Медленно слеп и в то же время слабел от язв; кажется, впрочем, — не столько от боли (язвы были чудесно-естественны, как бы необходимы для тела его), сколько от небольшой, но постоянной потери крови от язвы на правом боку; остальные, кажется, вопреки легенде, были бескровны.[280] Кроме слепоты и ран, был болен и многими другими болезнями: страдал желудком, почками, печенью, а потом и водянкою.[281] Два последних года жизни своей не жил, а умирал.
Но, в жизни его, все оставалось как будто по-прежнему, шло своим чередом: так же странствовал он по городам и селеньям, но уже не мог ходить пешком, а ездил на осле;[282] так же проповедывал; так же был деятелен, и казалось, даже деятельнее, чем когда-либо, — точно спешил не кончить свой подвиг, а начать. «Братья, начнем же, наконец, служить Господу: мы ведь ничего еще не сделали!» — говорил именно в эти последние дни.[283] И так же брат Илья презирал его; каждым словом, каждым взглядом, унижал и оскорблял, — «топтал ногами», но этим-то и был ему дороже всех людей; за это-то и любил он его, как «мать». И так же благоговейно-безжалостно, и даже теперь безжалостней, чем когда-либо, люди с ним делали то, чего боялся он больше всего: возносили его «на престол Люцифера».

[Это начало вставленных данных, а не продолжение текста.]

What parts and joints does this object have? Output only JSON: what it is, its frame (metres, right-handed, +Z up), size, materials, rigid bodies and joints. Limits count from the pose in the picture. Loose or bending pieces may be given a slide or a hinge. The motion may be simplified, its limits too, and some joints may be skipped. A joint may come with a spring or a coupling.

Все извне оставалось по-прежнему, но изменилось внутри: самое важное сделалось неважным, великое — маленьким, как будто преломленным в уменьшительном стекле.
Все еще стояло в глазах его неимоверное Видение; все еще звучало в ушах неизреченное Слово, и все звуки жизни заглушились им, как шелест деревьев — гулом громов. Все хотел и не мог он понять, что это было, кто это был; все узнавал, узнавал и не мог узнать лицо Христа в лице Серафима Распятого.
Впал как будто в такую глубокую задумчивость, что ничем не мог быть от нее пробужден; уходил в нее, как брошенный в воду камень идет ко дну. Точно прислушивался опять, как тогда, играя на бесструнной виоле, к звукам, никем, кроме него, не слышимой музыки.
Что это было, он не знал; знал только, что услышанное им от Серафима «тайное слово» возвещало людям такую радость, о которой не могут они и подумать, и что в радость эту первый войдет, умирая, он.
«Смерть будет для тебя бесконечною радостью», — предсказал ему кто-то из братьев, — может быть, тот, кто больше всех любил его и знал лучше всех, — брат Бернардо, первенец его возлюбленный.[284]
Но если бы кто-нибудь сказал ему, что радость эта будет в Третьем Завете, в Царстве Духа, — он, вероятно, не понял бы, что это значит, или испугался бы этого как опаснейшей ереси.
Между словом о Духе и тем, что в нем делал Дух, была такая же разница, как между определяющим закон мирового тяготения числом и самою действующею силой тяготения: то было не это, как математика — не музыка небесных сфер, —
Любовь, что движет солнце и другие звезды.[285]